▶ [What needs to be done]: Among the lines below, count those containing the word "empty". Give the number only.

▶ [Information supplied]:
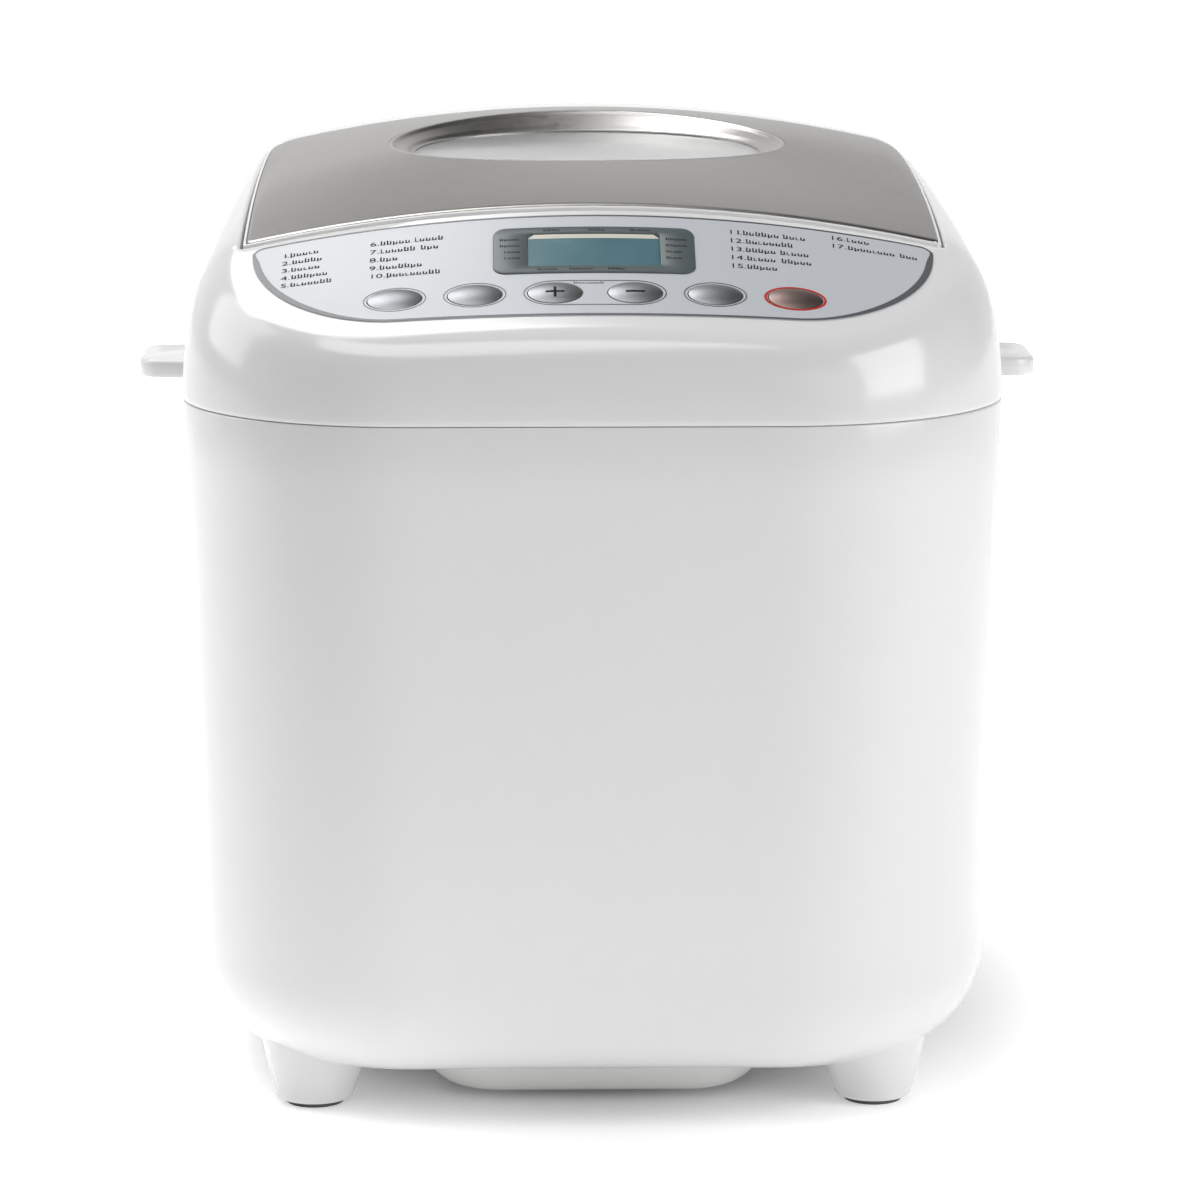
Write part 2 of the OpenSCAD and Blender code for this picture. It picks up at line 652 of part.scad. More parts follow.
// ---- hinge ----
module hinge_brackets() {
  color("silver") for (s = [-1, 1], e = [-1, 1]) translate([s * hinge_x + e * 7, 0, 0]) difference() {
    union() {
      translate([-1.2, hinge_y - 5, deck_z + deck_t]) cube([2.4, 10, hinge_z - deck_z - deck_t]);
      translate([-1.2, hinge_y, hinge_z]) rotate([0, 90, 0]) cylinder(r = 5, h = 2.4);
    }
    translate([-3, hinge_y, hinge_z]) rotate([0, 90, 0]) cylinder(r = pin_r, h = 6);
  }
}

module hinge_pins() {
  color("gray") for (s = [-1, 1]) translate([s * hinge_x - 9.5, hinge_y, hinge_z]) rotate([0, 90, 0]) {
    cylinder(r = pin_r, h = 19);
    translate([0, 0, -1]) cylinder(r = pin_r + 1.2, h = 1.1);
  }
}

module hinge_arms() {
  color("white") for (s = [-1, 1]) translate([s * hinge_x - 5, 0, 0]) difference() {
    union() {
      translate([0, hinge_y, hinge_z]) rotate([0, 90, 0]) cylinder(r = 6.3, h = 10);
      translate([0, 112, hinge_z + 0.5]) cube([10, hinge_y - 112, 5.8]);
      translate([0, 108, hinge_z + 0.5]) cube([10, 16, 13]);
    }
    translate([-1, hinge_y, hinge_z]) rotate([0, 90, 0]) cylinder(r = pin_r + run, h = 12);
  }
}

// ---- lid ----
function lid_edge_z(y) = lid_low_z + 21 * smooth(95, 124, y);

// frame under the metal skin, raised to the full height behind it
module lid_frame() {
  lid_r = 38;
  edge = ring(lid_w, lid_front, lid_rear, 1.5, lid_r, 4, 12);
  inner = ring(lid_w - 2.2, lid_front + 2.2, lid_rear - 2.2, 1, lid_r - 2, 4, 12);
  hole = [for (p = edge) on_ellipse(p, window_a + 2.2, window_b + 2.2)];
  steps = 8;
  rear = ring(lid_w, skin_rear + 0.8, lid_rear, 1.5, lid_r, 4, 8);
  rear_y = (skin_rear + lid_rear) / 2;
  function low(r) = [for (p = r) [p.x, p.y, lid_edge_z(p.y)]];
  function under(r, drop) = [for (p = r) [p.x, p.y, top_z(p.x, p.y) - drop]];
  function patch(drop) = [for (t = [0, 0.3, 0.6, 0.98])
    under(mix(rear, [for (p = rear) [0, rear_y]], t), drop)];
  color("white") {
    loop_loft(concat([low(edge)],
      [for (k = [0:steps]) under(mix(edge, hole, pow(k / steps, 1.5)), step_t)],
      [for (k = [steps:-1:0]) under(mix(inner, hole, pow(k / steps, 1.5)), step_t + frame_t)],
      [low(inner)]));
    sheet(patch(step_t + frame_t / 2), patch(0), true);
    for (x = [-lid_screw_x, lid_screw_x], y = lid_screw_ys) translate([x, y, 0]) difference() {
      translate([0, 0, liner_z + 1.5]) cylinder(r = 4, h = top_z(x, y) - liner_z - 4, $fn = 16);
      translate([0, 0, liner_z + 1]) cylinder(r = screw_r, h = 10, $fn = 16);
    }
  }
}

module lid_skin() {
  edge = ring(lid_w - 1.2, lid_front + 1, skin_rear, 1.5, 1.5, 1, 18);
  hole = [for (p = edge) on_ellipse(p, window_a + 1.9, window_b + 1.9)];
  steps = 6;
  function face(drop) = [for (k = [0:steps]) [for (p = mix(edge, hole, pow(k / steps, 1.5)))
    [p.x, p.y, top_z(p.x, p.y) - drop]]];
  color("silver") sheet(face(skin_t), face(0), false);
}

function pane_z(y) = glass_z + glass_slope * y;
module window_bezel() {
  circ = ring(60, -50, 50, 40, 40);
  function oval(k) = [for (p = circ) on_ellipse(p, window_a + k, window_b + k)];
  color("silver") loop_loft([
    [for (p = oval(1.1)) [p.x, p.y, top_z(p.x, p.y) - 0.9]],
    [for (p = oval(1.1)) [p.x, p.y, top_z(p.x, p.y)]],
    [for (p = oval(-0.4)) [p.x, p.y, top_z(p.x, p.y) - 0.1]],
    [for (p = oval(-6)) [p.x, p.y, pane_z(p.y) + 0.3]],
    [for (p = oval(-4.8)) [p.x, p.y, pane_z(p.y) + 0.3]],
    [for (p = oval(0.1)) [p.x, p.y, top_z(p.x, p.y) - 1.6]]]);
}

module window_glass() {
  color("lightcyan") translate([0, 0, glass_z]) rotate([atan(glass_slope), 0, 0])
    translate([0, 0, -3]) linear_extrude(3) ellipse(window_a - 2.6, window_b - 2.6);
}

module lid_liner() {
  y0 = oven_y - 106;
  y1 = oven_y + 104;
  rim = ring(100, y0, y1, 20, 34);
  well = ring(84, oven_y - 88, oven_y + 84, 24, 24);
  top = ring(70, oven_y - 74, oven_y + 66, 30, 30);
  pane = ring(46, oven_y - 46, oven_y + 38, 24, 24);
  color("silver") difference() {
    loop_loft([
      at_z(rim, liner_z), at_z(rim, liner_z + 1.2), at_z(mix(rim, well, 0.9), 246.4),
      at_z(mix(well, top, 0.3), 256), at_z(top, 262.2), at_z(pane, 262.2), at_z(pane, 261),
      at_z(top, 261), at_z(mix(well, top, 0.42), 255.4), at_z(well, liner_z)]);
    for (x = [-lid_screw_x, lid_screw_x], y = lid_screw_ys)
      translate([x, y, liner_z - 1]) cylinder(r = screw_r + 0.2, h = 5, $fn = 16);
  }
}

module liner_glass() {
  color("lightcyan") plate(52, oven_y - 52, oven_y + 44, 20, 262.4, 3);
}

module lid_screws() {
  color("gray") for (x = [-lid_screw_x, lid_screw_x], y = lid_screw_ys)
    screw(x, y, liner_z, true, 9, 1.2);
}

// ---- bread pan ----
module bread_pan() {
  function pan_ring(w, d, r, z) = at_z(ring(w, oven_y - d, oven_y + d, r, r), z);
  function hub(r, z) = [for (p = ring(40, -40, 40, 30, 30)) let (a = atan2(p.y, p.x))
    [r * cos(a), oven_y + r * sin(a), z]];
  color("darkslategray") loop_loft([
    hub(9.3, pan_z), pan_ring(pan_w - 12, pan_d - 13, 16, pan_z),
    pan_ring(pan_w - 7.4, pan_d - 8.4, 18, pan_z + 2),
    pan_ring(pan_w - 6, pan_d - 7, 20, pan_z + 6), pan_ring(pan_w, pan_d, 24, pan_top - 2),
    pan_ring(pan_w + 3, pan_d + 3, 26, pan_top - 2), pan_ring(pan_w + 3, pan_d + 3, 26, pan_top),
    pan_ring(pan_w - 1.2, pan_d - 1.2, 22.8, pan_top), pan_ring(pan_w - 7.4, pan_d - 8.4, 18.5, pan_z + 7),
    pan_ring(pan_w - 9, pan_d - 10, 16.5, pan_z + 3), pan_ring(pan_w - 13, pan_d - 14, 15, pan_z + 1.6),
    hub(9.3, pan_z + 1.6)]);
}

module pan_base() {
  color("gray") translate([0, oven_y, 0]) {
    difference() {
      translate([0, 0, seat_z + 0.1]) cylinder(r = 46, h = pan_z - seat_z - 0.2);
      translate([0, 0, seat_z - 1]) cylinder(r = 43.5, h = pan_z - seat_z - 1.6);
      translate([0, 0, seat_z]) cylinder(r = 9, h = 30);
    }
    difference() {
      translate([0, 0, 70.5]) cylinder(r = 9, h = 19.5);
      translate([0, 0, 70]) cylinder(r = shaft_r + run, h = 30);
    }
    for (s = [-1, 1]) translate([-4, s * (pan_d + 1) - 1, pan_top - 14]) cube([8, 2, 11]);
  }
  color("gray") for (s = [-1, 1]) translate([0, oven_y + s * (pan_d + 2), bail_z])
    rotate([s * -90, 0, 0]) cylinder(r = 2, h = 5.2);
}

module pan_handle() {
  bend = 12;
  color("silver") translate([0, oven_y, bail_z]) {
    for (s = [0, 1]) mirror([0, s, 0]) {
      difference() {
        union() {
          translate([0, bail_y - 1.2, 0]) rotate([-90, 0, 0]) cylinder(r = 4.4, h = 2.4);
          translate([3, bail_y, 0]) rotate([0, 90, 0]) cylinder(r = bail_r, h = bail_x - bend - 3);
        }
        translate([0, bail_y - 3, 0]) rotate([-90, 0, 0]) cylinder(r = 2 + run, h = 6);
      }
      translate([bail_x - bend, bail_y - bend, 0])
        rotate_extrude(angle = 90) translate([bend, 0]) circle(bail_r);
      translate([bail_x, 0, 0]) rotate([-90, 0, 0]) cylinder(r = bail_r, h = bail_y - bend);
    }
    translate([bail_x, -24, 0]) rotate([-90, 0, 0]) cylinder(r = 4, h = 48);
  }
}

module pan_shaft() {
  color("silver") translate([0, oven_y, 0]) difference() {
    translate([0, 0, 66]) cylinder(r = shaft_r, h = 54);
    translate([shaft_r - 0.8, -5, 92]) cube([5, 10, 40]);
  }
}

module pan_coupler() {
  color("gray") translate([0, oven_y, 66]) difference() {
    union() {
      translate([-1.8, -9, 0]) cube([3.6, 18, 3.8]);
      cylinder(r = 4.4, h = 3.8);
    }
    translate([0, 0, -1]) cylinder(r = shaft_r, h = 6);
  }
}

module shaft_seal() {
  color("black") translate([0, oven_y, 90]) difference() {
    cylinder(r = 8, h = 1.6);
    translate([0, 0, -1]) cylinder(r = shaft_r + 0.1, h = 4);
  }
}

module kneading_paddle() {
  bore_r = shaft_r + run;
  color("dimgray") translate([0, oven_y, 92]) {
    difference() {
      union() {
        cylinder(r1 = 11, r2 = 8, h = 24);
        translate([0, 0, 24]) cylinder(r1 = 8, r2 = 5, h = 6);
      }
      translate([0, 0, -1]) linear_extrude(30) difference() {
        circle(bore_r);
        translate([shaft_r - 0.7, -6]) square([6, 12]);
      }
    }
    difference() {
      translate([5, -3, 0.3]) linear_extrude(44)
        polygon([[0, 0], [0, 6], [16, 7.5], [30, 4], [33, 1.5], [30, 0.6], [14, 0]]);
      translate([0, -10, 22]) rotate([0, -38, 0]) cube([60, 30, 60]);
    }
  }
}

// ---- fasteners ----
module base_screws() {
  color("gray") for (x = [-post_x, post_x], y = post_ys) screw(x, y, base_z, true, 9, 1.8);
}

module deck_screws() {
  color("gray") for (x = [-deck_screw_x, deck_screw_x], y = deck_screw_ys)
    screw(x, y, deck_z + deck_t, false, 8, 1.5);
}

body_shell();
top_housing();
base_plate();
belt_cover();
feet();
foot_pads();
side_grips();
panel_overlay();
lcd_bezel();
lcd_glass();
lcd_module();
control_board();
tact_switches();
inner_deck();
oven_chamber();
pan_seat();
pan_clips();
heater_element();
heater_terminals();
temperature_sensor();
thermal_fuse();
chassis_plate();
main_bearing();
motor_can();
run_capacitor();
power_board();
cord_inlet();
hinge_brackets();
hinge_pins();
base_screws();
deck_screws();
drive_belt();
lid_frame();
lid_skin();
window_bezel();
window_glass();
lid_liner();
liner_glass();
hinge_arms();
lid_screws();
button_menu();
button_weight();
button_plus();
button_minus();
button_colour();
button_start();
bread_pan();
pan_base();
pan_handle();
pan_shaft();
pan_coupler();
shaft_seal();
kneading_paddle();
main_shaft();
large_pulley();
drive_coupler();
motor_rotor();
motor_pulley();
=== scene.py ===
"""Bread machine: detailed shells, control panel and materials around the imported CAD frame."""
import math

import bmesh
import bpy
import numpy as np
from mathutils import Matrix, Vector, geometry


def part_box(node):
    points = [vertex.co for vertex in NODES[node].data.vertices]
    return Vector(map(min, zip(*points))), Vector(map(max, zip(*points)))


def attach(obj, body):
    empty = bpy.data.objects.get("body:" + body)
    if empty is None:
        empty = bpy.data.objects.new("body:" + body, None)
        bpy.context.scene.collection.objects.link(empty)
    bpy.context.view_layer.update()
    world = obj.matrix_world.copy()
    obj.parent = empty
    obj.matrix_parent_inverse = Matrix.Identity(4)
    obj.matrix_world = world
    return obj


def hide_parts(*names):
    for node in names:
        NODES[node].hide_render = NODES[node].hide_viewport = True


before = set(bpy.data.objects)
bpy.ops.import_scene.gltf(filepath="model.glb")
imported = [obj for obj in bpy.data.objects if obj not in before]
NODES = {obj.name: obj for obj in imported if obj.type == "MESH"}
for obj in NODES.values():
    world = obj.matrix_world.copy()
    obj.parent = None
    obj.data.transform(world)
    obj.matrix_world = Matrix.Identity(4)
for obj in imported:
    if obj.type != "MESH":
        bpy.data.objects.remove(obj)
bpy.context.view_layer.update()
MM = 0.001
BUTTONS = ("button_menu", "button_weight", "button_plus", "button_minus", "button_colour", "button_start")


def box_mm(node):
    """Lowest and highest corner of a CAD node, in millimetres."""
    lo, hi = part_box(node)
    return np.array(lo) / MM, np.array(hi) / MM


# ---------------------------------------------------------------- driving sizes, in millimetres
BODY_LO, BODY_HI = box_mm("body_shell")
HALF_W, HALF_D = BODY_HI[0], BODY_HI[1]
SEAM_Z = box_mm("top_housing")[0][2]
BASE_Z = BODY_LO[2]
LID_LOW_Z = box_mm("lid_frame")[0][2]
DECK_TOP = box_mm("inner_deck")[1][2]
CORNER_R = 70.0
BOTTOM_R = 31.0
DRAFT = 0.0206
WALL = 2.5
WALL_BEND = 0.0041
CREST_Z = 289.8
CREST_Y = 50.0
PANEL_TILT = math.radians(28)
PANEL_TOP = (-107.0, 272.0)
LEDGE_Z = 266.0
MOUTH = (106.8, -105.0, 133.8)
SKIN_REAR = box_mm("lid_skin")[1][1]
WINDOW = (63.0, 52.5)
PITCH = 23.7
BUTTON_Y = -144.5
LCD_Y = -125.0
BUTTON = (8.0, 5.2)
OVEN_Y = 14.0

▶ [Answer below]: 5